A strong summer of a strong year of birdwatching for me continued in August with Spotted Flycatchers seen four weekends running at various locations, luxurious chances to see this bird again this year which was a year tick at Bosherston Lily Ponds in the June Pembrokeshire week. The fourth of those weekends at Hayling Island’s Northney Paddocks in trees dripping with bright red hawthorn berries symbolising the landscape currently whilst enjoying cracking views of the Spotted Flycatchers we were overjoyed to spot a rarer in these parts on migration female Pied Flycatcher among them. A great sighting of an enchanting bird. We had an amazing August bank holiday of birds with one of two Ospreys seen this year on migration from the car and a fantastic bank holiday Monday with Knot, Little Stint, Black Tern, Black-necked Grebe and Red-crested Pochard highlights between Lymington and Blashford Lakes. Into September and the change in weather brought another bird species we had longed for, a charming Grey Phalarope at Hayling Island’s Oysterbeds yesterday.

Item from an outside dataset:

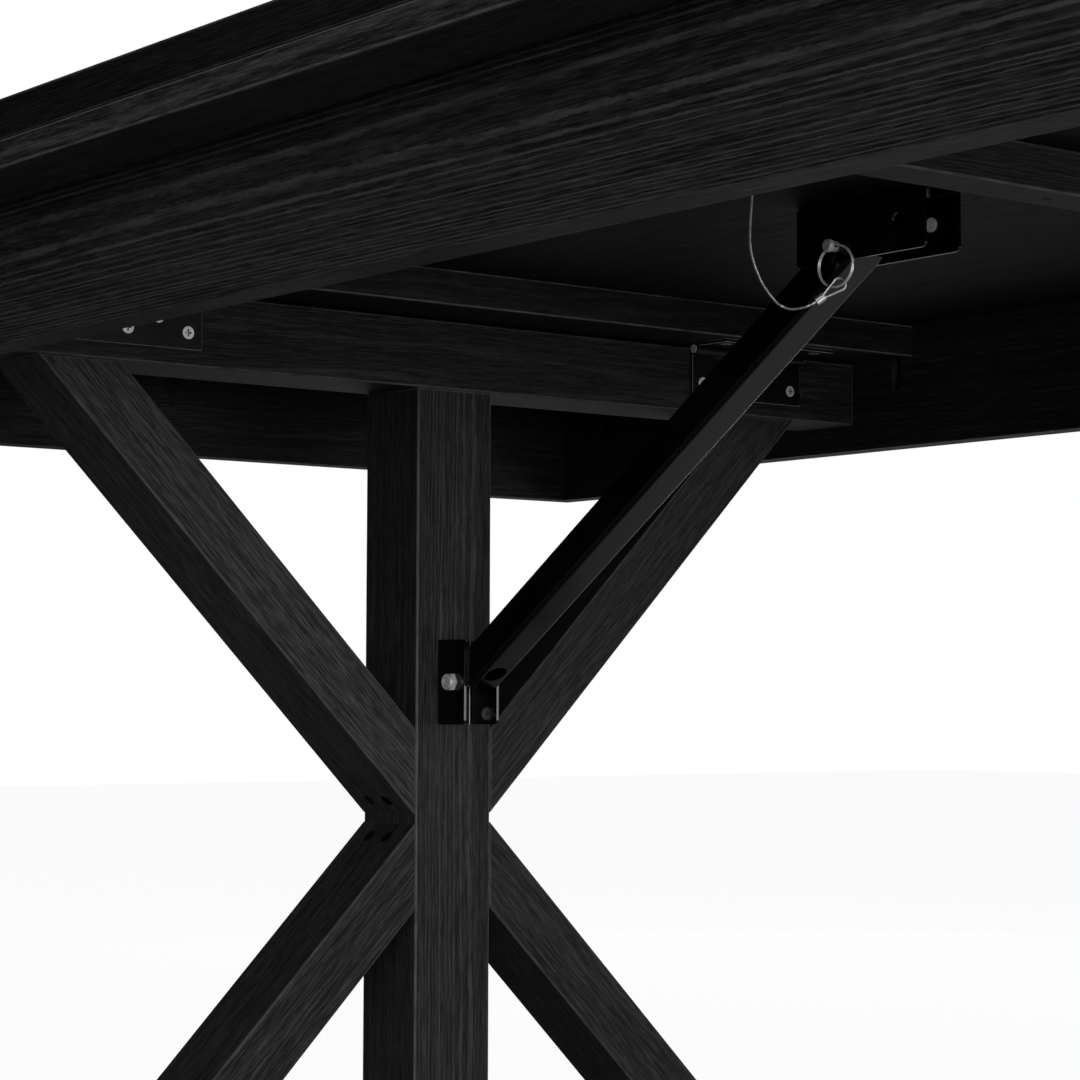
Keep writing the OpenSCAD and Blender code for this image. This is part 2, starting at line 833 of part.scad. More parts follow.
module lock_pin() {
    button_t = 3;
    button_edge = 0.7;
    tip_chamfer = 0.8;
    body_len = 2 * wall_y + pin_tip + pin_head - tip_chamfer;
    color(zinc)
        translate(lock)
            difference() {
                rotate([-90, 0, 0]) {
                    translate([0, 0, -wall_y - pin_head]) cylinder(d = pin_d, h = body_len);
                    translate([0, 0, wall_y + pin_tip - tip_chamfer])
                        cylinder(d1 = pin_d, d2 = pin_d - 2 * tip_chamfer, h = tip_chamfer);
                    translate([0, 0, -wall_y - pin_head]) {
                        cylinder(d1 = pin_d, d2 = pin_d + 2 * button_edge, h = button_edge);
                        translate([0, 0, button_edge])
                            cylinder(d = pin_d + 2 * button_edge, h = button_t - button_edge);
                    }
                }
                translate([0, head_hole_y, 0]) rotate([0, 90 - ring_tilt, 0])
                    cylinder(d = head_hole_d, h = 2 * pin_d, center = true);
            }
}

module pull_ring() {
    color(zinc)
        translate([lock.x, head_hole_y, lock.z]) rotate([0, -ring_tilt, 0])
            rotate([0, 0, ring_turn]) translate([0, 0, -ring_r]) rotate([90, 0, 0])
                rotate_extrude() translate([ring_r, 0]) circle(d = ring_wire, $fn = 24);
}

// Eye of the lanyard round the foot of the ring, with its ferrule.
module lanyard_eye() {
    neck = norm(eye_way) + eye_seat - ferrule_len;
    spread = eye_r - (ferrule_w - ferrule_t) / 2;
    leg = norm([neck, spread]);
    leg_lap = 0.2;
    lean = atan2(spread, neck);
    color(zinc)
        translate(ring_low - eye_seat * unit(eye_way))
            rotate([0, -asin(-eye_way.z / norm(eye_way)), atan2(-eye_way.y, -eye_way.x)]) {
                rotate([90, 0, 0]) rotate([0, 0, -90]) rotate_extrude(angle = 180)
                    translate([eye_r, 0]) circle(d = lanyard_d, $fn = 16);
                for (s = [-1, 1])
                    translate([0, 0, s * eye_r]) rotate([0, -90 - s * lean, 0])
                        translate([0, 0, -leg_lap])
                            cylinder(d = lanyard_d, h = leg + 3 * leg_lap, $fn = 16);
                translate([-neck, 0, 0]) rotate([0, -90, 0])
                    linear_extrude(ferrule_len - 0.1) {
                        square([ferrule_w - ferrule_t, ferrule_t], center = true);
                        for (s = [-1, 1])
                            translate([s * (ferrule_w - ferrule_t) / 2, 0])
                                circle(d = ferrule_t, $fn = 24);
                    }
            }
}

// Point at t along the span from p1 to p2 of a curve through p0, p1, p2, p3.
function curve(p0, p1, p2, p3, t) =
    (2 * p1 + (p2 - p0) * t + (2 * p0 - 5 * p1 + 4 * p2 - p3) * t * t
     + (3 * p1 - p0 - 3 * p2 + p3) * t * t * t) / 2;

function smooth(points, n) = let (last = len(points) - 1) [
    for (i = [0:last - 1], k = [0:n - 1])
        curve(points[max(i - 1, 0)], points[i], points[i + 1], points[min(i + 2, last)], k / n),
    points[last]];

function unit(v) = v / norm(v);

// Tube of eight sides along the points; no stretch of it runs along the x axis.
module tube(points, d) {
    sides = 8;
    last = len(points) - 1;
    rings = [for (i = [0:last])
        let (way = unit(points[min(i + 1, last)] - points[max(i - 1, 0)]),
             u = unit(cross(way, [1, 0, 0])), w = cross(way, u))
        for (k = [0:sides - 1])
            points[i] + d / 2 * (cos(k * 360 / sides) * u + sin(k * 360 / sides) * w)];
    walls = [for (i = [0:last - 1], k = [0:sides - 1])
        let (a = i * sides, n = (k + 1) % sides) [a + k, a + n, a + sides + n, a + sides + k]];
    ends = [[for (k = [sides - 1:-1:0]) k], [for (k = [0:sides - 1]) last * sides + k]];
    polyhedron(points = rings, faces = concat(walls, ends));
}

module lanyard() {
    color(zinc) tube(smooth(lanyard_points, rings_per_span), lanyard_d);
}

plank(0);  // plank_1
plank(1);  // plank_2
plank(2);  // plank_3
plank(3);  // plank_4
plank(4);  // plank_5
edge_strips_long();
edge_strips_end();
apron_long(-1);  // apron_front
apron_long(1);  // apron_back
apron_end(-1);  // apron_left
apron_end(1);  // apron_right
hinge_battens();
cross_battens();
frame_screws();
top_hinge_leaves();
underside_screws();
left() lock_bracket();  // left_lock_bracket
right() lock_bracket();  // right_lock_bracket
bracket_rivets();
lanyard_anchors();
left() lanyard();  // left_lanyard
right() lanyard();  // right_lanyard
left() top_rail();  // left_top_rail
left() post();  // left_post
left() foot_rail();  // left_foot_rail
left() strut(1, -1);  // left_strut_upper_front
left() strut(1, 1);  // left_strut_upper_back
left() strut(-1, -1);  // left_strut_lower_front
left() strut(-1, 1);  // left_strut_lower_back
left() glides();  // left_glides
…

Hobbies, Kingfisher, Small Heath, Fox, centaury, common toadflax, sloes and ebullient butterfly orchids were other key species this summer. I look forward to seeing what autumn brings.
The photos in this set from the summer are of; that Marbled White at Lakeside, Puffins on Skomer Island, Lulworth Skipper at Durlston, a young Peregrine at Winchester Cathedral, female Black-tailed Skimmer at Lakeside, a view at Rutland Water, Brown Hairstreak at Shipton Bellinger, tufted vetch at Lakeside, Fox and Northney Paddocks and yesterday's Grey Phalarope.